ぎこ記

映画や音楽多め。あとどーでもいいひとりごち

映画「羊と鋼の森」~ピアノ調律のイメージPVみたいな渋さ

どんな形にせよ、ピアノが身近にあった人には響く話なのではないだろうか。
重くて力強くて複雑で繊細なピアノという楽器、それは人の人生に寄り添いまたは人生そのものに例えられる、そんな感じの物語だ。

 

学校へやってきた調律師 板鳥(三浦友和)の叩くピアノの音に魅せられた主人公、外村(山崎賢人)…

 

この冒頭の印象的なシーンでぐっと入り込めない人は、諦めて睡魔に任せる方がいいかも(笑)

とてもシンプルなのに複雑で、つかみどころもとりとめもない世界が続く。調律師たちの他愛無く奥深い会話。家のピアノの調律を依頼する人たちの人生とか。

彼らは全心全霊でピアノの調律に挑みながら、実は自身の人生をも整えているのではないだろうか。
使っても使わなくてもピアノは時と共に傷み、歪み、不調になる。人も同じで、抱え切れないほどの大きさと重さの心身を持っているものだ。

 

…とはいえ、「ピアノ調律」という作業がマニアック過ぎて物語の軸が非常に見えづらい。

だから誰にでもおススメしたいかというとちょっと難しい。ピアノに縁もゆかりもない人には劇的なドラマが見当たらずあまり胸に刺さらないだろう。景色が良かった、俳優が良かった、音楽が良かったという…普通に考えて眠気を催す2時間だろうなと。

 

 

私は幼い頃からおおよそ10年間ピアノを習わされて辛く苦しい思いをした。親の過度な期待にも苦しめられた。当時ピアノにまつわる「楽しかった」記憶はない。それでも自分の中からピアノの存在を「無かったこと」には出来ない。

縛られた辛い気持ち、その後解放されて笑顔で弾けるようになった時代。生い立ちはピアノと共にある。すっかり弾けなくなってしまった今でも。

老いた親が実家から放棄したピアノは今も私の家にある。何十年も調律をされていない、本当に不憫な状態で。それはきっと自分の人生の様にも思えてしまうほどに役立たずでひどい音を出すことだろう。

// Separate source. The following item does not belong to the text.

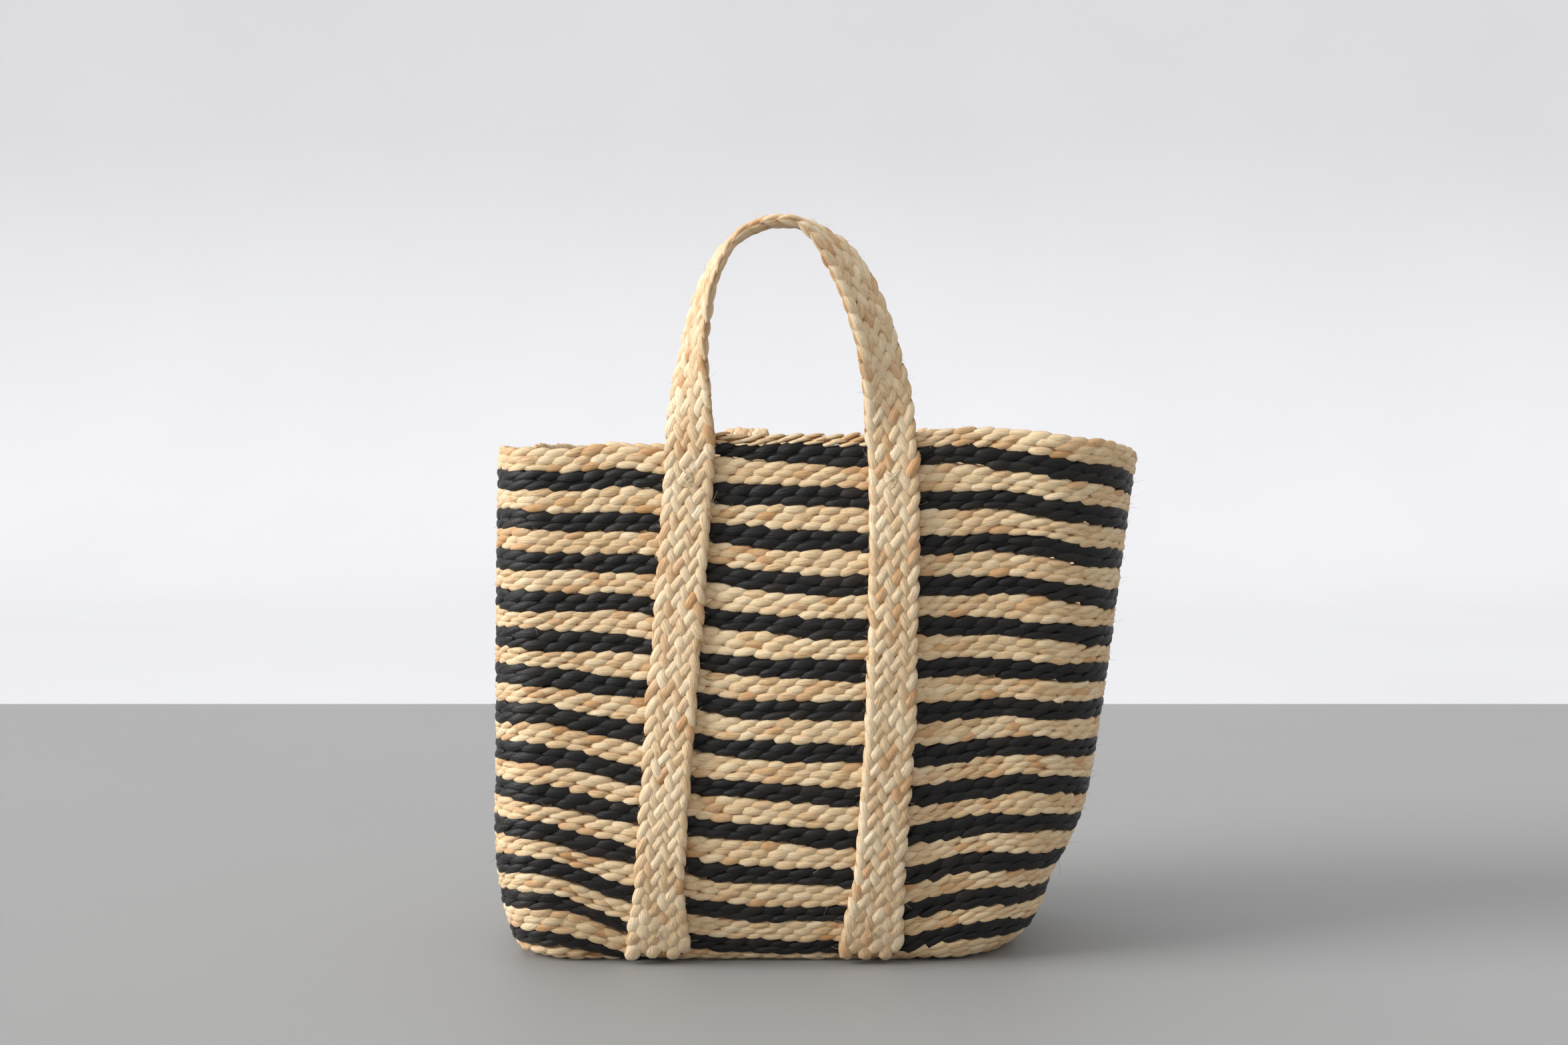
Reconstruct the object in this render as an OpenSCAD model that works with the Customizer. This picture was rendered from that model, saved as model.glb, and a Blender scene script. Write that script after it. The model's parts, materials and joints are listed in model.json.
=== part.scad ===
// Woven market basket. Two flat jute braids, one natural and one black, lie side by side and are
// wound and sewn edge to edge: first into an oval base, then up into the wall. Each turn of a braid
// is one node. Two strap handles, front and rear, are sewn down the outside of the wall, and their
// free arches swing about an axis at the rim.
// Origin: centre of the underside of the base. +Z up, front at -Y, +X to the right. Millimetres.

/* [Body] */
// Length of the base along X
base_length = 326; // [300:1:340]
// Width of the base along Y
base_width = 140; // [130:1:154]
// Length of the rim along X
rim_length = 406; // [396:1:430]
// Width of the rim along Y
rim_width = 216; // [206:1:226]
// Height of the rim above the ground
rim_height = 329; // [305:1:345]
// How far the low wall swells out at each end
end_swell = 28; // [18:1:32]
// How far the low wall swells out at the front and back
side_swell = 25; // [15:1:30]
// Height by which most of the swell is reached
swell_height = 39; // [32:1:55]
// Radius of the wall's left corners, seen from above
left_radius = 36; // [25:1:66]
// Radius of the wall's right corners, seen from above
right_radius = 62; // [40:1:66]
// How far the rim leans towards +X of the base
rim_lean = 39; // [0:1:42]
// How far the base is turned about Z from the rim, in degrees
base_angle = 8; // [0:1:10]

/* [Braid] */
// Thickness of the sewn wall and base
braid_thickness = 7; // [5:0.5:9]
// Half width of the core strip at the middle of the base
core_half_width = 6.5; // [5:0.5:8]
// Height of the thin natural turn that ends the wall at the rim
rim_turn_height = 5; // [4:0.5:8]

/* [Handles] */
// Width of a strap
strap_width = 30; // [26:1:34]
// Thickness of a strap
strap_thickness = 6; // [5:0.5:7]
// Distance between the two legs of one handle, centre to centre
leg_spacing = 131; // [115:1:150]
// How far the top of a left leg stands towards +X of its lower end
left_leg_lean = 24; // [0:1:30]
// How far the top of a right leg stands towards +X of its lower end
right_leg_lean = 21; // [0:1:30]
// Middle of the handles at the rim, along X
handle_middle = 30; // [25:1:40]
// Height of the arch's centre line above its hinge axis
arch_height = 138; // [120:1:150]
// Squareness of the arch's left shoulder, where 2 is an ellipse
left_shoulder = 2.5; // [2:0.1:3]
// Squareness of the arch's right shoulder, where 2 is an ellipse
right_shoulder = 2.0; // [2:0.1:3]
// How far the rear handle hangs folded outwards from upright, in degrees
rear_fold = 168; // [120:1:172]

/* [Hidden] */
$fn = 96;
wall_turns = 12;
base_turns = 5;
swell_power = 1.3;
lean_power = 0.6;
strap_gap = 0.8;
strap_foot_height = 5;
foot_roll_radius = 5;
foot_roll_height = foot_roll_radius + 1.5;
foot_roll_width = strap_width + 8;
axis_clearance = 1.5;
axis_above_rim = 3;
leg_below_axis = 3.6;
arch_bevel = 24;
arch_rings = 44;
arch_first_ring = 5;
twist_power = 0.6;
strap_corner = 1.5;
profile_steps = 24;
stitch_thickness = 1;
stitch_bar = 1.6;
stitch_length = 20;
stitch_below_axis = 16;
foot_stitch_height = 22;
jute = "burlywood";
black_jute = "#2b2826";
thread = "antiquewhite";

turn_height = (rim_height - rim_turn_height - braid_thickness) / (2 * wall_turns);
end_spread = (rim_length - base_length) / 2 - end_swell;
side_spread = (rim_width - base_width) / 2 - side_swell;
base_depth = half_width(braid_thickness);
base_reach = half_length(braid_thickness) - base_depth;
base_turn_width = (base_depth - core_half_width) / base_turns;
axis_height = rim_height + axis_above_rim;
leg_length = axis_height - leg_below_axis - strap_foot_height;
strap_outer_face = half_width(rim_height) + strap_gap + strap_thickness;
axis_depth = strap_outer_face + axis_clearance;

function two_digits(i) = str(i < 10 ? "0" : "", i);
BASE_NODES = ["base_core", for (k = [1:base_turns]) str("base_turn_", k)];
WALL_NODES = [
    for (i = [1:wall_turns], colour = ["natural", "black"]) str(colour, "_turn_", two_digits(i))
];
STRAP_NODES = [
    for (end = ["front", "rear"], part = ["left_strap", "right_strap", "stitches", "handle"])
        str(end, "_", part)
];

// ---- Shape of the wall: half sizes and sideways lean at a height ----

function swell(z) = 1 - exp(-pow(max(z, 0) / swell_height, swell_power));
function half_length(z) = base_length / 2 + end_swell * swell(z) + end_spread * z / rim_height;
function half_width(z) = base_width / 2 + side_swell * swell(z) + side_spread * z / rim_height;
function lean(z) = rim_lean * pow(max(z, 0) / rim_height, lean_power);
function turn_angle(z) = base_angle * (1 - z / rim_height);

// The plan of the wall, given its half sizes and how far inside the outer face it lies
module wall_plan(half_x, half_y, inset = 0) {
    for (end = [[-1, left_radius - inset], [1, right_radius - inset]]) {
        side = end[0];
        r = end[1];
        translate([side * (half_x - 2 * r) / 2, 0]) square([half_x, 2 * half_y], center = true);
        translate([side * (half_x - r) / 2, 0]) square([half_x + r, 2 * (half_y - r)], center = true);
        for (sy = [-1, 1]) translate([side * (half_x - r), sy * (half_y - r)]) circle(r);
    }
}

// ---- Base: a doubled core strip, then one oval turn after another ----

// A slot shape that reaches the given depth on every side of the core line
module oval_plan(depth) {
    square([2 * base_reach, 2 * depth], center = true);
    for (sx = [-1, 1]) translate([sx * base_reach, 0]) circle(depth);
}

module base_core() {
    color(jute) rotate(base_angle) linear_extrude(braid_thickness) oval_plan(core_half_width);
}

// The last turn reaches out to the plan of the wall
module base_turn(k) {
    depth = core_half_width + k * base_turn_width;
    color(k % 2 == 1 ? black_jute : jute) rotate(base_angle) linear_extrude(braid_thickness) difference() {
        if (k == base_turns) wall_plan(half_length(braid_thickness), base_depth);
        else oval_plan(depth);
        oval_plan(depth - base_turn_width);
    }
}

// ---- Wall: flat rings, each one standing on the outer edge of the one below ----

module wall_ring(bottom, top) {
    wall = braid_thickness;
    translate([lean(bottom), 0, bottom]) rotate(turn_angle(bottom)) linear_extrude(top - bottom)
        difference() {
            wall_plan(half_length(top), half_width(top));
            wall_plan(half_length(bottom) - wall, half_width(bottom) - wall, wall);
        }
}

// The natural and the black turn of a pair lie one above the other
function turn_bottom(level) = braid_thickness + level * turn_height;

module natural_turn(i) {
    level = 2 * (i - 1);
    color(jute) wall_ring(turn_bottom(level), turn_bottom(level + 1));
}

module black_turn(i) {
    level = 2 * (i - 1) + 1;
    color(black_jute) wall_ring(turn_bottom(level), turn_bottom(level + 1));
}

module rim_turn() {
    color(jute) wall_ring(rim_height - rim_turn_height, rim_height);
}

// ---- Sewn legs of the straps: they follow the front or back of the wall ----

// A leg is named by its side, left (-1) or right (1), and by its end, front (1) or rear (-1). Both ends
// are drawn at the front, and the rear is mirrored into place.
function leg_lean(side) = side < 0 ? left_leg_lean : right_leg_lean;
function leg_top(side) = handle_middle + side * leg_spacing / 2;
function leg_x(z, side) = leg_top(side) - leg_lean(side) * (axis_height - z) / rim_height;

// Distance of the strap's inner face from the middle of the basket, clear of the stepped, turned rings
function face_depth(z, side, end) = let (a = turn_angle(z), top = min(z + turn_height + 2, rim_height))
    half_width(top) / cos(a) + (strap_width / 2 - end * (leg_x(z, side) - lean(z))) * tan(a) + strap_gap;
function leg_height(s) = strap_foot_height + leg_length * s / profile_steps;
function face_line(depth, side, end) = [
    for (s = [0:profile_steps]) [-face_depth(leg_height(s), side, end) - depth, leg_height(s)]
];
function reversed(points) = [for (i = [len(points) - 1:-1:0]) points[i]];

// A layer along the whole leg, between two depths from its inner face
module leg_layer(inner, outer, side, end) {
    rotate([90, 0, 90]) translate([0, 0, -strap_width / 2]) linear_extrude(strap_width)
        polygon(concat(face_line(inner, side, end), reversed(face_line(outer, side, end))));
}

module strap_leg(side, end) {
    leg_layer(0, strap_thickness, side, end);
    depth = face_depth(foot_roll_height, side, end) + foot_roll_radius;
    translate([-foot_roll_width / 2, -depth, foot_roll_height]) rotate([0, 90, 0])
        cylinder(h = foot_roll_width, r = foot_roll_radius);
}

// A cross of thick thread, cut from a thin layer on the strap's outer face
module cross_stitch(height, side, end) {
    intersection() {
        leg_layer(strap_thickness, strap_thickness + stitch_thickness, side, end);
        translate([0, 0, height]) for (turn = [-45, 45]) rotate([0, turn, 0])
            cube([stitch_bar, 2 * rim_width, stitch_length], center = true);
    }
}

// Puts a leg in its place at the front, tilted sideways about its top
module place_leg(side) {
    translate([leg_top(side), 0, axis_height]) rotate([0, atan(leg_lean(side) / rim_height), 0])
        translate([0, 0, -axis_height]) children();
}

module at_end(end) {
    mirror([0, end < 0 ? 1 : 0, 0]) children();
}

module strap(side, end) {
    color(jute) at_end(end) place_leg(side) strap_leg(side, end);
}

module stitches(end) {
    color(thread) at_end(end) for (side = [-1, 1]) place_leg(side) {
        cross_stitch(axis_height - stitch_below_axis, side, end);
        cross_stitch(foot_stitch_height, side, end);
    }
}

// ---- Handle arch: one strap that turns edge-on towards its crown ----

function shoulder(phi) = 2 / (phi < 90 ? left_shoulder : right_shoulder);
function arch_x(phi) = -sign(cos(phi)) * leg_spacing / 2 * pow(abs(cos(phi)), shoulder(phi));
function arch_z(phi) = arch_height * pow(sin(phi), shoulder(phi));
function twist(phi) = 90 * pow(sin(phi), twist_power);
function arch_point(phi) = [arch_x(phi), arch_z(phi)];
function arch_direction(phi) = let (step = arch_point(phi + 1) - arch_point(phi - 1)) step / norm(step);

// The strap's section: a flat rectangle with its four corners cut off
SECTION = let (w = strap_width / 2, t = strap_thickness / 2, c = strap_corner) [
    [-w + c, -t], [w - c, -t], [w, -t + c], [w, t - c], [w - c, t], [-w + c, t], [-w, t - c], [-w, -t + c]
];

// Section across the arch: [across, through] turned by the twist about the arch's own direction
function arch_section(phi) = let (d = arch_direction(phi), a = twist(phi)) [
    for (p = SECTION) let (flat = p[0] * cos(a) - p[1] * sin(a), out = p[0] * sin(a) + p[1] * cos(a))
        [arch_x(phi) - d[1] * flat, out, arch_z(phi) + d[0] * flat]
];

// The foot of the arch, cut at a bevel so that it clears the leg's top when it swings inwards
function foot_section(side) = [
    for (p = SECTION) let (x = side * p[0], y = p[1])
        [side * leg_spacing / 2 + x, y, tan(arch_bevel) * (y + strap_thickness / 2 + axis_clearance)]
];

// The inside edge of the strap turns to the front, so each section runs from the outer edge inwards
arch_sections = concat(
    [foot_section(-1)],
    [for (i = [0:arch_rings]) arch_section(arch_first_ring + (180 - 2 * arch_first_ring) * i / arch_rings)],
    [foot_section(1)]
);

function tube_faces(rings, sides) = concat(
    [[for (i = [0:sides - 1]) i]],
    [[for (i = [sides - 1:-1:0]) (rings - 1) * sides + i]],
    [for (r = [0:rings - 2], i = [0:sides - 1])
        let (j = (i + 1) % sides, near = r * sides, far = (r + 1) * sides)
        each [[near + i, far + i, far + j], [near + i, far + j, near + j]]]
);

// The arch stands upright over its hinge axis, with the strap inboard of the axis
module arch() {
    points = [for (s = arch_sections, p = s) p];
    translate([handle_middle, strap_thickness / 2 + axis_clearance, 0])
        polyhedron(points, tube_faces(len(arch_sections), len(SECTION)), convexity = 6);
}

module handle(end) {
    fold = end < 0 ? rear_fold : 0;
    color(jute) at_end(end) translate([0, -axis_depth, axis_height]) rotate([fold, 0, 0]) arch();
}

base_core();
for (k = [1:base_turns]) base_turn(k);
for (i = [1:wall_turns]) natural_turn(i);
for (i = [1:wall_turns]) black_turn(i);
rim_turn();
for (e = [["front", 1], ["rear", -1]]) {
    strap(-1, e[1]);
    strap(1, e[1]);
    stitches(e[1]);
    handle(e[1]);
}
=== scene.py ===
"""Woven market basket: the looks of its jute braids, straps and stitches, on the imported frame.

Two flat braids, one natural and one black, lie side by side and wind as a double spiral from the
rim down the wall and across the base. Each braid is made of the leaf-shaped floats of its strands.
"""
import json
import math

import bpy
import numpy as np
from mathutils import Euler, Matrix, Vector


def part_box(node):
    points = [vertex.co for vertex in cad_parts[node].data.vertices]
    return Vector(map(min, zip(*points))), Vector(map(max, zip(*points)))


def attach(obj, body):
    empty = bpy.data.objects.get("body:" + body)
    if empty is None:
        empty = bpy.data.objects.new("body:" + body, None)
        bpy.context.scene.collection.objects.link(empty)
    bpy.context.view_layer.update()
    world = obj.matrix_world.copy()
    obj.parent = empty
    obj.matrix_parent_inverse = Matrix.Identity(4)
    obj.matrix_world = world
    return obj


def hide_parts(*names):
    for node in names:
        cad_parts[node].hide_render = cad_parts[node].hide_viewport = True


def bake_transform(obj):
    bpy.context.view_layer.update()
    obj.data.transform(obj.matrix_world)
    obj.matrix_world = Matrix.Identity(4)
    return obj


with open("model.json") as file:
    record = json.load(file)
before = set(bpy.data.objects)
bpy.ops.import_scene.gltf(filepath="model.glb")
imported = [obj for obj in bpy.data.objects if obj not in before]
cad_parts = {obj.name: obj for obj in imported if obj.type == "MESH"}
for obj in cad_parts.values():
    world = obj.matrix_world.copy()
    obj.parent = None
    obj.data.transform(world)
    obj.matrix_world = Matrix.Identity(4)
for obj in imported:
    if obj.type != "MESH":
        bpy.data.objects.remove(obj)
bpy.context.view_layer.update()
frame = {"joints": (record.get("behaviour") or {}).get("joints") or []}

RNG = np.random.default_rng(7)
MM = 0.001

# ---- Sizes, in metres ----

WALL_HALF = 3.5 * MM             # half the thickness of the sewn wall
LEFT_CORNER = 36 * MM            # outer radius of the wall's left corners, seen from above
RIGHT_CORNER = 62 * MM           # the same for its right corners
BASE_ANGLE = math.radians(8)     # how far the base is turned about Z from the rim
BOTTOM_ROUNDING = 3 * MM         # spread of the blur that rounds the bottom edge
CORE_RINGS = 8                   # rings of the shell between the last base turn and the core
FOOT_HEIGHT = 9 * MM             # height at which the wall gives way to the rounded bottom edge
PAIR = 26.4 * MM                 # one natural and one black course together
BLACK_HALF = 6.2 * MM            # half the height of a black course
RIM_BRAID = 5.5 * MM             # height of the natural braid where it begins at the rim
RIM_GROWTH = (0.23, 0.19)        # place where it starts to grow, and how much of a turn it grows for
FIRST_BLACK = -4.9 * MM          # depth below the rim of the first black course, at the left end
SPIRAL_START = 0.192             # place round the rim, behind the left strap, where the braids end
SPIRAL_STOP = 13.5 * MM          # how far short of the core the spiral stops
NATURAL_PITCH = 11.6 * MM        # distance from one float to the next along a row
BLACK_PITCH = 13.6 * MM
FLOAT_HALF = 2.2 * MM            # half the thickness of a float of the wall's braids
FLOAT_LIFT = 1.7 * MM            # how far a float's middle stands off the middle of the wall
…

映画を観ているとそんな風に全てのシーンに、自分の中にあるピアノへのこんがらがった感情がオーバーラップして胸を刺してくる。何度も胸が苦しくなったり頭を抱えたり頬に手で口を抑えてしまった。ピアノという楽器が自分にとって、近くて遠くて苦しくて忌々しくて美しくて憧れで、どうしても無視できない存在という人にとっての、それぞれの向き合い方が描かれている気がする。

 

延いては、「人生は切っても切れないあらゆる存在との対峙だ」とも思えるけれど。そのつかみどころのなさを、調律師 板鳥(三浦友和)の目指す音を現す詩が代弁する。

 

明るく静かに澄んで 懐かしい文体

少し甘えているようでありながら きびしく深いものを湛えている文体

夢のように美しいが 現実のようにたしかな文体

 

日本の詩人、小説家でもある原民喜(はらたみき)さんの言葉だという。対極の言葉で形容される文(音)を目指す。全てを抱くものを目指す。もうどこをどう掴めばいいのかっていう究極な話だ。

 

森が風に揺れる。雪を踏みしめる。ピアノに器具が当たる。これらの音は都会の喧騒の中に生きる私の耳には日常届いてこない。だからいちいち胸を打たれ癒される。静寂すらほとんど得られない環境にいることを実感する。

 

ああこれな。もしかして一般的にはヒーリング映像っぽいのかも。調律の世界があまりに間口が狭すぎてよく分かんないものだから、一周まわって「気持ち良くなれる音楽映像」って感じになっちゃうのかも。